Disclaimer: I know perfectly well the semantics of prefix and postfix increment. So please don’t explain to me how they work.
Reading questions on stack overflow, I cannot help but notice that programmers get confused by the postfix increment operator over and over and over again. From this the following question arises: is there any use case where postfix increment provides a real benefit in terms of code quality?
Let me clarify my question with an example. Here is a super-terse implementation of strcpy:
while (*dst++ = *src++);
But that’s not exactly the most self-documenting code in my book (and it produces two annoying warnings on sane compilers). So what’s wrong with the following alternative?
while (*dst = *src)
{
++src;
++dst;
}
We can then get rid of the confusing assignment in the condition and get completely warning-free code:
while (*src != '')
{
*dst = *src;
++src;
++dst;
}
*dst = '';
(Yes I know, src and dst will have different ending values in these alternative solutions, but since strcpy immediately returns after the loop, it does not matter in this case.)
It seems the purpose of postfix increment is to make code as terse as possible. I simply fail to see how this is something we should strive for. If this was originally about performance, is it still relevant today?
16
While it did once have some performance implications, I think the real reason is for expressing your intent cleanly. The real question is whether something while (*d++=*s++); expresses intent clearly or not. IMO, it does, and I find the alternatives you offer less clear — but that may (easily) be a result of having spent decades becoming accustomed to how things are done. Having learned C from K&R (because there were almost no other books on C at the time) probably helps too.
To an extent, it’s true that terseness was valued to a much greater degree in older code.
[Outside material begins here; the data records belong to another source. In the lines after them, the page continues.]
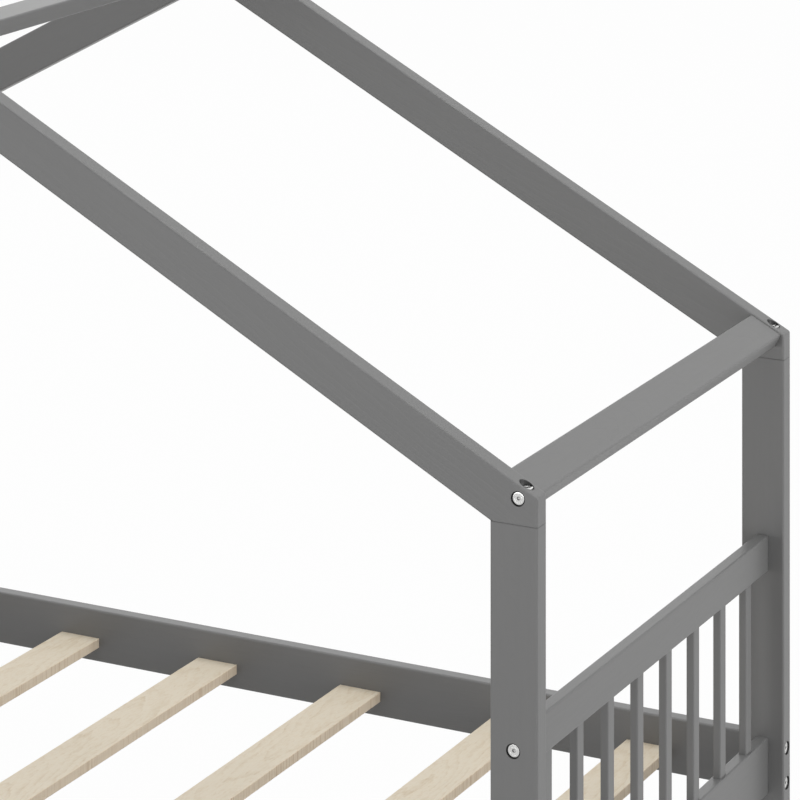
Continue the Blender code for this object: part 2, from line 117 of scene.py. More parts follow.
class Graph:
    """A node tree in the making, of a material, the world or Geometry Nodes."""

    def __init__(self, tree: bpy.types.NodeTree) -> None:
        """Start with an empty tree."""
        self.tree = tree
        tree.nodes.clear()

    def node(
        self,
        kind: str,
        settings: dict[str, object] | None = None,
        sockets: dict[str | int, object] | None = None,
        output: str | int = 0,
    ) -> Value | None:
        """Add a node, make its settings, and then fill its sockets.

        Args:
            kind: The node's type.
            settings: Values of the node's own properties. The setting "choices" gives an
                Index Switch its number of choices.
            sockets: Values or links for its inputs, by name or number.
            output: The output to return, by name or number.

        Returns:
            The chosen output, or None from a node that has none.
        """
        made = self.tree.nodes.new(kind)
        for name, setting in (settings or {}).items():
            if name == "choices":
                while len(made.index_switch_items) < setting:
                    made.index_switch_items.new()
            else:
                setattr(made, name, setting)
        for key, value in (sockets or {}).items():
            self.fill(made.inputs[key], value)
        outputs = made.outputs
        return Value(self, outputs[output]) if outputs else None

    def fill(self, socket: bpy.types.NodeSocket, value: object) -> None:
        """Set a socket to a value, or link it to a node's output, or to several in turn.

        Args:
            socket: The input to fill.
            value: A number, vector, colour or name, a Value, or a list of Values.
        """
        if isinstance(value, list):
            for item in value:
                self.tree.links.new(item.socket, socket)
        elif isinstance(value, Value):
            self.tree.links.new(value.socket, socket)
        elif socket.type == "RGBA":
            socket.default_value = (*value, 1.0)
        else:
            socket.default_value = value

    def maths(self, operation: str, *terms: Value | float) -> Value:
        """Add a Math node on one or two numbers."""
        return self.node("ShaderNodeMath", {"operation": operation}, dict(enumerate(terms)))

    def vector(self, operation: str, *terms: object) -> Value:
        """Add a Vector Math node whose result is a vector."""
        return self.node("ShaderNodeVectorMath", {"operation": operation}, dict(enumerate(terms)))

    def scaled(self, vector: object, factor: Value | float) -> Value:
        """Multiply a vector or a colour by a number."""
        sockets = {"Vector": vector, "Scale": factor}
        return self.node("ShaderNodeVectorMath", {"operation": "SCALE"}, sockets)

    def combined(self, x: Value | float, y: Value | float, z: Value | float) -> Value:
        """Make a vector of three numbers."""
        return self.node("ShaderNodeCombineXYZ", sockets={"X": x, "Y": y, "Z": z})

    def separated(self, vector: Value) -> tuple[Value, Value, Value]:
        """Return the three numbers of a vector."""
        x = self.node("ShaderNodeSeparateXYZ", sockets={"Vector": vector})
        outputs = x.socket.node.outputs
        return x, Value(self, outputs["Y"]), Value(self, outputs["Z"])

    def step(self, value: Value, low: float, high: float) -> Value:
        """Rise smoothly from 0 to 1 as a number goes from low to high."""
        settings = {"interpolation_type": "SMOOTHSTEP"}
        sockets = {"Value": value, "From Min": low, "From Max": high}
        return self.node("ShaderNodeMapRange", settings, sockets)

    def mixed(self, factor: Value | float, first: object, second: object) -> Value:
        """Mix two colours."""
        sockets = {"Factor": factor, 6: first, 7: second}
        return self.node("ShaderNodeMix", {"data_type": "RGBA"}, sockets, output=2)

    def noise(self, place: Value, stretch: Triple, seed: float) -> Value:
        """Return noise about 0, from -1 to 1, with so many waves per metre each way."""
        scaled = self.vector("MULTIPLY", place, stretch)
        sockets = {"Vector": scaled, "W": seed, "Scale": 1.0, "Detail": 2.0}
        raw = self.node("ShaderNodeTexNoise", {"noise_dimensions": "4D"}, sockets, output="Fac")
        return raw * 2 - 1


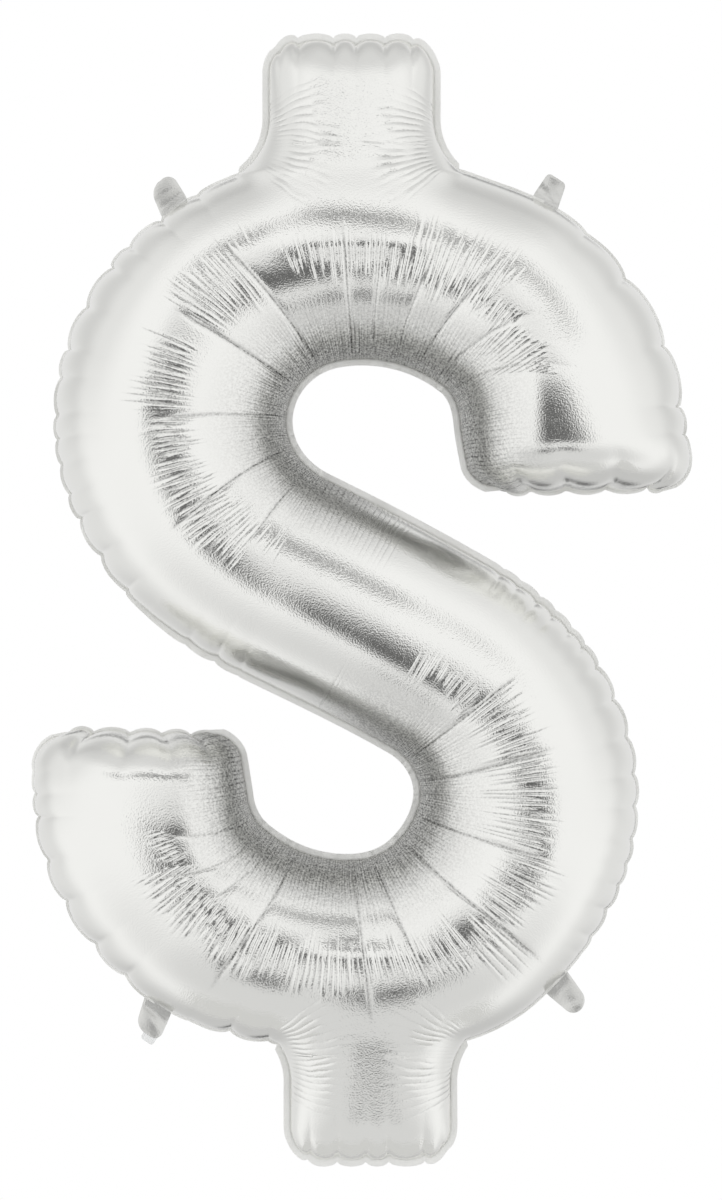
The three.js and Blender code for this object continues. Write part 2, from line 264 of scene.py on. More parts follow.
# Ranges of the random draws, as shares of what they vary
VARY = {
    "pleat_pitch": (0.7, 1.3),
    "pleat_height": (0.45, 1.0),
    "short_pitch": (0.6, 1.5),
    "short_height": (0.2, 1.0),
    "short_reach": (0.4, 1.3),
    "pucker_pitch": (0.6, 1.4),
}
# A gap wider than its pitch stands higher, up to this share
TALLEST = 1.2

# Bands of fine pleats across the crest: start, end, pitch, where they begin and end as shares of
# the stroke's width from its inner edge, and height
PLEATS = [
    (108, 168, 5.0, 0.17, 0.47, 0.26),
    (168, 198, 4.6, 0.30, 0.52, 0.20),
    (203, 288, 4.7, 0.33, 0.69, 0.24),
    (288, 362, 3.8, 0.34, 0.58, 0.17),
    (362, 398, 5.0, 0.38, 0.56, 0.10),
    (396, 436, 3.0, 0.63, 0.72, 0.10),
    (436, 494, 5.0, 0.36, 0.72, 0.24),
    (512, 568, 4.3, 0.40, 0.66, 0.17),
    (578, 656, 5.2, 0.36, 0.60, 0.22),
    (658, 717, 5.0, 0.32, 0.60, 0.24),
    (717, 748, 5.4, 0.30, 0.45, 0.12),
    (892, 962, 5.4, 0.33, 0.52, 0.22),
    (962, 1021, 4.6, 0.32, 0.62, 0.26),
    (1021, 1097, 5.2, 0.28, 0.62, 0.22),
    (1097, 1156, 3.9, 0.40, 0.70, 0.17),
    (1156, 1182, 4.2, 0.45, 0.82, 0.22),
    (1182, 1264, 4.6, 0.36, 0.63, 0.22),
    (1264, 1376, 4.5, 0.36, 0.67, 0.20),
    (1376, 1472, 5.0, 0.33, 0.63, 0.24),
    (1472, 1515, 5.5, 0.32, 0.46, 0.22),
]
PLEAT_DEPTH = 1.5
PLEAT_RAGGED = 9.0
PLEAT_START = 16.0
PLEAT_FADE = 14.0
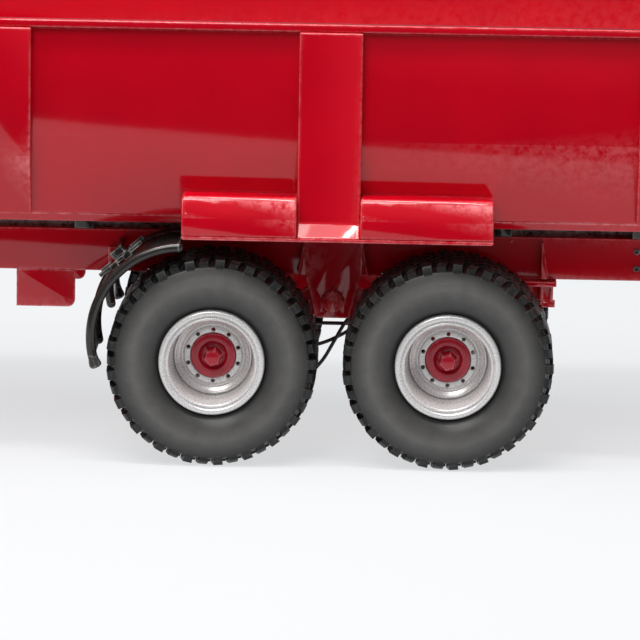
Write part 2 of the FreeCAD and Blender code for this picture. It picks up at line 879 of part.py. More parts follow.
def make_drawbar():
    """A V of two beams on a cross member, and the single beam that drops to the hitch."""
    top_step = 1.2
    upper_bend = 17.0
    lower_bend = 21.0
    heel_length = 4.5
    nose_height = 10.5
    nose_drop = 1.5
    arm_overlap = 7.0
    half = drawbar_width / 2
    nose = drawbar_nose_x
    nose_low = eye_height - nose_drop
    root_x = drawbar_root_x - drawbar_root_depth
    beam = prism_y([
        (drawbar_beam_rear_x, rail_top_z - top_step), (nose + upper_bend, rail_top_z - 2 * top_step),
        (nose, nose_low + nose_height), (nose, nose_low), (nose + heel_length, nose_low),
        (nose + lower_bend, rail_bottom_z), (drawbar_beam_rear_x, rail_bottom_z),
    ], -half, half)
    root = box(root_x, drawbar_root_x, -rail_outer_y, rail_outer_y, rail_bottom_z, rail_top_z)
    arm_corners = [
        V(root_x, rail_outer_y, rail_bottom_z), V(root_x, rail_inner_y, rail_bottom_z),
        V(drawbar_beam_rear_x, half / 2, rail_bottom_z),
        V(drawbar_beam_rear_x - arm_overlap, half, rail_bottom_z),
    ]
    arm = prism(arm_corners, V(0, 0, rail_height - top_step))
    body = fuse([beam, root, arm, mirrored(arm)])
    return body.cut(rod_x(0, shaft_z, shaft_radius + running, root_x - overshoot,
                          drawbar_root_x + overshoot))


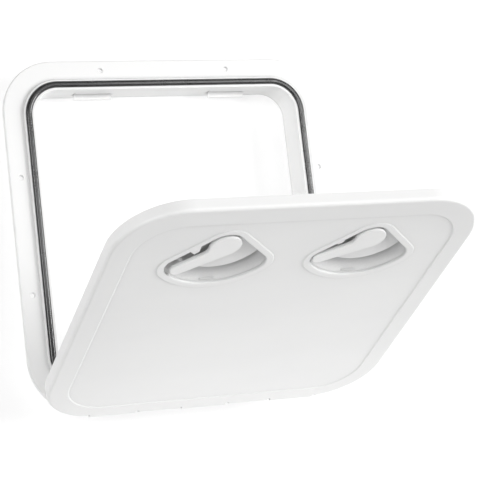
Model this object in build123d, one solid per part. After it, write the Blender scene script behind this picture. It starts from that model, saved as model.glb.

Personally, I think this was largely a good thing — understanding a few lines of code is usually fairly trivial; what’s difficult is understanding large chunks of code. Tests and studies have shown repeatedly, that fitting all the code on screen at once is a major factor in understanding the code. As screens expand, this seems to remain true, so keeping code (reasonably) terse remains valuable.
Of course it’s possible to go overboard, but I don’t think this is. Specifically, I think it’s going overboard when understanding a single line of code becomes extremely difficult or time consuming — specifically, when understanding fewer lines of code consumes more effort than understanding more lines. That’s frequent in Lisp and APL, but doesn’t seem (at least to me) to be the case here.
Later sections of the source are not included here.